Arthur Shepherd (1880-1958) was one of the finest musicians ever to come from the Rocky Mountain region, a man of prodigious talent who moved in the highest circles of American music during the first half of the 20th century.
A remarkable pianist, conductor, writer, and revered teacher, he lives largely in the memory of a rapidly diminishing few who knew who him personally, and others who, in various ways, have felt his influence posthumously. A pioneer lad from the isolated Mormon village of Paris in southeastern Idaho’s Bear Lake Valley, Shepherd graduated from the New England Conservatory as president of his class at the tender age of seventeen. He became a moving force in the musical life of Salt Lake City, Boston, and finally Cleveland, where in 1920 he was named assistant conductor of the newly-established (1918) Cleveland Orchestra, later serving as chair of the Music Department at Western Reserve University and music critic for the Cleveland Press.
During his twelve-year apprenticeship in Salt Lake City (from 1897 to 1909, following graduation from the New England Conservatory), Shepherd left an indelible mark on the musical life of the Mormon capital, serving as conductor of the Salt Lake Theatre orchestra, playing chamber music, and teaching theory and piano privately. There, also, he began his career as a composer. But perhaps his most important contribution was the revival of the off-again-on-again Salt Lake Symphony in one of its many incarnations as forerunner of the Utah Symphony. (His role in helping to establish a permanent, professional orchestra in the city was ultimately rewarded when he returned to conduct his orchestral magnum opus Horizons with the Utah Symphony in 1952.) In 1905 Shepherd’s Overture Joyeuse won the Paderewski Prize—$500 and a performance by Walter Damrosch and the New York Symphony.
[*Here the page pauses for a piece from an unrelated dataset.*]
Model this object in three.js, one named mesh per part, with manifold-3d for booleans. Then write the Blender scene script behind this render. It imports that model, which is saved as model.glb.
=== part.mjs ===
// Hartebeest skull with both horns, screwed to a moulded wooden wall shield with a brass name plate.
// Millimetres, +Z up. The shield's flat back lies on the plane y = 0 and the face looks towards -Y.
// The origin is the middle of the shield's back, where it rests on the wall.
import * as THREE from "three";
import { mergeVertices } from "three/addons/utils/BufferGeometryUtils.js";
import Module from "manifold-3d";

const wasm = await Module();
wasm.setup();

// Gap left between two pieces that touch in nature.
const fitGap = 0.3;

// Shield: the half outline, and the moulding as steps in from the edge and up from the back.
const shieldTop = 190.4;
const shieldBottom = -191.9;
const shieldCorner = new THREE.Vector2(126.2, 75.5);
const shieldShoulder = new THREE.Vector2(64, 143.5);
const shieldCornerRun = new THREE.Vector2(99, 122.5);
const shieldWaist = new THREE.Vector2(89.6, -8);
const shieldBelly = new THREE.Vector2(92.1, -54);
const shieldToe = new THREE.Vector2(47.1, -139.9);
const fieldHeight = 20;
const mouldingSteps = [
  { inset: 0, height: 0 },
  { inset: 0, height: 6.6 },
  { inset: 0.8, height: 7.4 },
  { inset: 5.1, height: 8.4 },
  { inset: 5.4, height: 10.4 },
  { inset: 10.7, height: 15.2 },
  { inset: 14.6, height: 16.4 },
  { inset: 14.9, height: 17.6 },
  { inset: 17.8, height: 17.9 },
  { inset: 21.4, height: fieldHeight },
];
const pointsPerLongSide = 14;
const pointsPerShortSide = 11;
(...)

At this point, Arthur was 25 years old, with no reputation except his distinguished record at the New England Conservatory. When the brilliant New York music critic Lawrence Gilman asked, “Is Shepherd a Bostonian?” the reply was, “No, he’s a Mormonian.”
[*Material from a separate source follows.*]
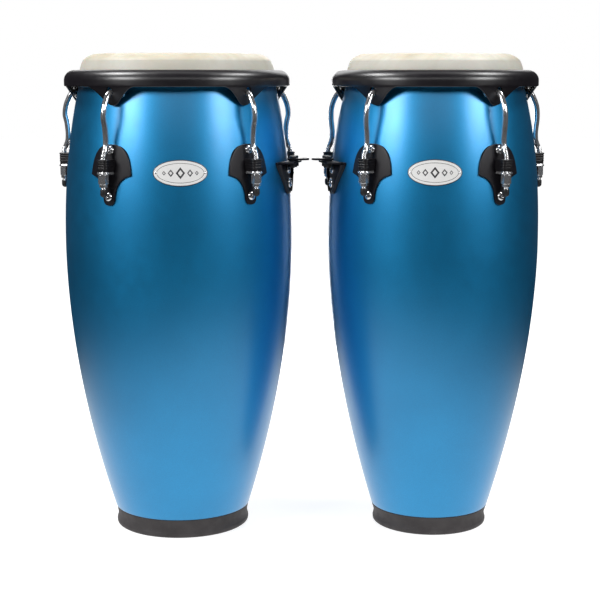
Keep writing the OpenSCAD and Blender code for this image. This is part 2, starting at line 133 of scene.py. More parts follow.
def moved(part, fn):
    return fn(part[0]), part[1], part[2]


def catmull(p, k=6, closed=False, corners=()):
    """A smooth run of points through p, straight-ended at any index in corners."""
    p = np.asarray(p, float)
    n = len(p)
    out = []
    last = n if closed else n - 1
    for i in range(last):
        b, c = p[i], p[(i + 1) % n]
        a = b + (b - c) if (i in corners or (i == 0 and not closed)) else p[i - 1]
        e = c + (c - b) if ((i + 1) % n in corners or (i + 1 == n - 1 and not closed)) else p[(i + 2) % n]
        for j in range(k):
            t = j / k
            out.append(0.5 * (2 * b + (c - a) * t + (2 * a - 5 * b + 4 * c - e) * t * t + (3 * b - 3 * c + e - a) * t ** 3))
    if not closed:
        out.append(p[-1])
    return np.array(out)


def arc(cx, cz, a, b, t0, t1, n):
    return [(cx + a * math.cos(math.radians(t0 + (t1 - t0) * i / n)), cz + b * math.sin(math.radians(t0 + (t1 - t0) * i / n))) for i in range(n + 1)]


def from_bm(bm, mat=0):
    bm.verts.ensure_lookup_table()
    v = np.array([x.co[:] for x in bm.verts])
    f = [tuple(x.index for x in face.verts) for face in bm.faces]
    bm.free()
    return v, f, [mat] * len(f)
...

As the result of contacts made in New York, Shepherd became involved with the somewhat radical American Music Society and Arthur Farwell’s colorfully-named Wa-Wan Press, which, dedicated to the promotion of American composers, published several of his works. As Salt Lake City proved more and more confining to a man of his talents, he decided to strike out for bigger things. Returning to Boston in 1909, he became directly involved with the activities of Farwell and the Wa-Wan circle. But philosophical differences gradually dissolved his interest, and he could not refuse an invitation in 1910 to join the faculty of his alma mater. The New England Conservatory was a bastion of European tradition, values more in line with Shepherd’s conservative nature, and the Boston years were given to teaching in this mecca of American intellectual life, a period in which his aesthetic sensibilities were firmly, if not finally, shaped. War interrupted this pleasant experience. Arthur felt it his duty to enlist, and he spent the war in France as a bandmaster. Returning to Boston afterward, he found the musical life of the city in decline. When Nicolai Sokoloff came to him in 1920 with an invitation to become assistant conductor of the newly formed Cleveland Orchestra, he was ready for the challenge.
The move to Cleveland precipitated the end of Shepherd’s troubled first marriage, but not long after he assumed his post with the orchestra a remarkable young woman brought renewed happiness to his personal life. Grazella Puliver was a sales representative for the Victor Company, a marvelous organizer and communicator who loved conversation and music, with a passionate interest in learning and an instinctive ability to draw the best out of people. The match was a perfect fit and marriage followed in 1922. With so much to offer, Arthur and Grazella found many social opportunities in Cleveland and moved easily among the city’s musical patricians, who in turn provided them with material comforts including a beautiful home in the suburbs, where surrounded by music, nature, and cultured friends, they built a life based on the rock-solid values of integrity, compassion, humor, and (as Grazella would often later say) talk—endless, delightful, rewarding talk.
A prolific composer, Shepherd worked in all major genres except oratorio and opera. Although he won several important prizes early in his career (e.g., the Paderewski Prize (Overture Joyeuse, 1905), first prize of the National Federation of Music Clubs (Sonata for the Pianoforte, Op. 4, 1909), another from the same group for his song “The Lost Child,” and again in 1913 for his cantata,The City of the Sea. His most important works of later years superseded these earlier prize winners in quality. Shepherd regarded his symphonic Horizons of 1926 (one movement of which is built on the Mormon hymn “The Spirit of God like a Fire Is Burning” ) and his Triptych for soprano and string quartet (1925) as perhaps his finest extended works. To these must be added the outstanding Violin Sonata (1916– 1920) and the Quintet for Pianoforte and Strings (1940).